Die Philharmonie im Gasteig-Kulturzentrum bezeichnete Müller als den «besten Mehrzwecksaal der Welt», der zu Unrecht schlecht geredet werde. «Groß besetzte Orchesterwerke kommen hervorragend zur Geltung. Bei Solisten- und Kammerorchestern kann die Akustik die Musiker und die Zuhörer schon mal im Stich lassen - wie bei allen großen Sälen mit über 2400 komfortablen Sitzplätzen.»
Akustisch werde nicht automatisch viel gewonnen, wenn in die bestehende Hülle ein neuer, kleinerer Saal implantiert würde. Addiere man die zu erwartenden Umbaukosten mit den Kosten für eine Interimsspielstätte und die ebenfalls geplante «Ertüchtigung» des Herkulessaales in der Residenz, könne man «locker» einen neuen Saal bauen und später die Philharmonie angemessen sanieren.
ergänzend dazu die dpa-Meldung vom 6.2.:
Spaenle wehrt sich gegen Konzertsaal-Kritiker
München (dpa/lby) - Nach scharfer Kritik an dem abgeblasenen Neubau eines Konzertsaals in München setzt sich die Staatsregierung zur Wehr. Kultusminister Ludwig Spaenle (CSU) hielt den Kritikern am Freitag in München vor, sich mit dem Konzept der Staatsregierung gar nicht auseinandergesetzt zu haben. «Ich kann Enttäuschung verstehen», sagte Spaenle der Nachrichtenagentur dpa. «Was mich jedoch ein bisschen wundert ist, dass manche Beteiligte bisher keine Anstalten machen, sich mit den Elementen dieses Konzepts zu befassen.»

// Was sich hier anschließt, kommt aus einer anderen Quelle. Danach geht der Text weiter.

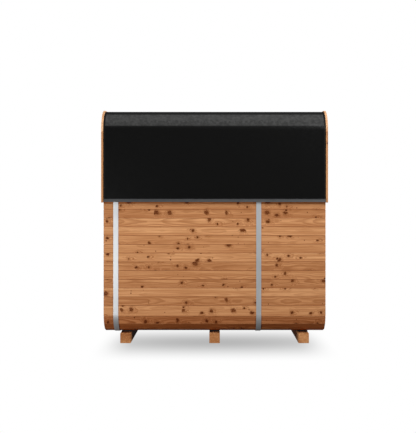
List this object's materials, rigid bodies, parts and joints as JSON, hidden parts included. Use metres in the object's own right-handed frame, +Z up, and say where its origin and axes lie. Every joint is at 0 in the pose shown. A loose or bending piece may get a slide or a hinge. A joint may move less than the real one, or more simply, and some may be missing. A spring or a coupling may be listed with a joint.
{
  "type": "square barrel sauna",
  "caption": "Rounded-square garden sauna of horizontal staves held by steel bands, with an open porch, a plank door, a smooth black roof skin and timber bearers.",
  "frame": {"origin": "on the ground, at the middle of the footprint", "axes": "+X along the staves towards the porch, +Y across the shell, +Z up"},
  "size_m": [2.26, 2.2598, 2.3536],
  "materials": {
    "stave_wood": "planed red-brown knotty softwood",
    "wall_wood": "planed knotty softwood",
    "door_wood": "planed knotty softwood",
    "frame_wood": "planed light softwood",
    "round_fascia_wood": "planed light softwood",
    "fascia_wood": "planed light softwood",
    "bearer_wood": "planed light softwood with broken edges",
    "deck_wood": "sawn softwood",
    "pull_wood": "smooth darker wood",
    "pad_rubber": "matt black",
    "roof_rubber": "smooth satin black",
    "band_steel": "flat satin steel",
    "drip_metal": "satin dark grey",
    "hinge_metal": "satin black"
  },
  "bodies": {
    "root": {"rear_bearer": "bearer_wood", "middle_bearer": "bearer_wood", "front_bearer": "bearer_wood", "rear_pad": "pad_rubber", "middle_pad": "pad_rubber", "front_pad": "pad_rubber", "floor_staves": "stave_wood", "ceiling_staves": "stave_wood", "near_wall_staves": "stave_wood", "far_wall_staves": "stave_wood", "near_bottom_corner": "stave_wood", "far_bottom_corner": "stave_wood", "near_top_corner": "stave_wood", "far_top_corner": "stave_wood", "rear_wall": "wall_wood", "front_wall_near": "wall_wood", "front_wall_far": "wall_wood", "front_wall_over_door": "wall_wood", "front_wall_under_door": "wall_wood", "door_jamb_near": "frame_wood", "door_jamb_far": "frame_wood", "door_head": "frame_wood", "door_sill": "frame_wood", "door_leaf": "door_wood", "door_ledges": "door_wood", "door_hinges": "hinge_metal", "door_pulls": "pull_wood", "rear_band": "band_steel", "front_band": "band_steel", "roof_deck_top": "deck_wood", "roof_deck_near": "deck_wood", "roof_deck_far": "deck_wood", "roof_skin": "roof_rubber", "drip_edge_near": "drip_metal", "drip_edge_far": "drip_metal", "rear_fascia_top": "fascia_wood", "rear_fascia_near": "fascia_wood", "rear_fascia_near_corner": "round_fascia_wood", "rear_fascia_far": "fascia_wood", "rear_fascia_far_corner": "round_fascia_wood", "front_fascia_top": "fascia_wood", "front_fascia_near": "fascia_wood", "front_fascia_near_corner": "round_fascia_wood", "front_fascia_far": "fascia_wood", "front_fascia_far_corner": "round_fascia_wood"}
  },
  "joints": []
}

Ministerpräsident Horst Seehofer (CSU) und Oberbürgermeister Dieter Reiter (SPD) hatten sich am Wochenanfang geeinigt, keinen Neubau zu planen, sondern das für seine schlechte Akustik berühmt-berüchtigte Kulturzentrum am Gasteig umzubauen - mit Akustik auf höchstem Niveau. Dort sollen künftig sowohl das Sinfonieorchester des Bayerischen Rundfunks als auch die Münchner Philharmoniker ihre Heimat finden. «Es wird möglich sein, zwei Weltklasseorchestern zwei Weltklassekonzertsäle anzubieten», betonte Spaenle.
«Das Besondere und Neue ist die Intensität der Zusammenarbeit von Staat und Stadt. Damit bekommen beide Orchester eine Planungssicherheit, wie es sie bisher nicht gab.» Auch private Konzertveranstalter würden mit einbezogen. «Ich bin erstaunt, wie schrill der Ton in dieser Debatte ist», sagte Spaenle. «Sowohl der Ministerpräsident des Freistaats Bayern als auch der Oberbürgermeister der Landeshauptstadt München sind keine politischen Anfänger.»
[update 10.2.]
Online-Petition für neuen Konzertsaal in München
München - Die Kritik an der Münchner Konzertsaal-Entscheidung von bayerischer Staatsregierung und Stadtspitze reißt nicht ab. Bis zum Dienstagfrüh unterschrieben mehr als 18 600 Menschen eine Online-Petition für den Bau eines neuen Konzertsaals. «Wir fordern den Bau eines neuen Konzert- und Kulturzentrums in München anstelle der beschlossenen Komplettsanierung und Umbau des Gasteigs», heißt es auf Internet-Seite. Die Münchner Pianistin Valentina Babor hatte die Petition am vergangenen Mittwoch ins Netz gestellt.
Der bayerische Ministerpräsident Horst Seehofer (CSU) und Oberbürgermeister Dieter Reiter (SPD) hatten sich vor einer Woche geeinigt, keinen Neubau zu planen, sondern das für seine schlechte Akustik berühmt-berüchtigte Kulturzentrum am Gasteig umzubauen. Dabei solle eine Akustik auf höchstem Niveau entstehen, versicherten beide. Dort sollen sowohl das Sinfonieorchester des Bayerischen Rundfunks (BR) als auch die Münchner Philharmoniker ihre Heimat finden. Das sorgte unter Musikfreunden und bei den Orchestern für heftige Kritik. BR-Intendant Ulrich Wilhelm sagte der «Frankfurter Allgemeinen Zeitung» (Montag), er hoffe, dass das letzte Wort noch nicht gesprochen sei. «Es geht um mehr als nur den Musikstandort München, es geht um dessen Strahlkraft für ganz Bayern.»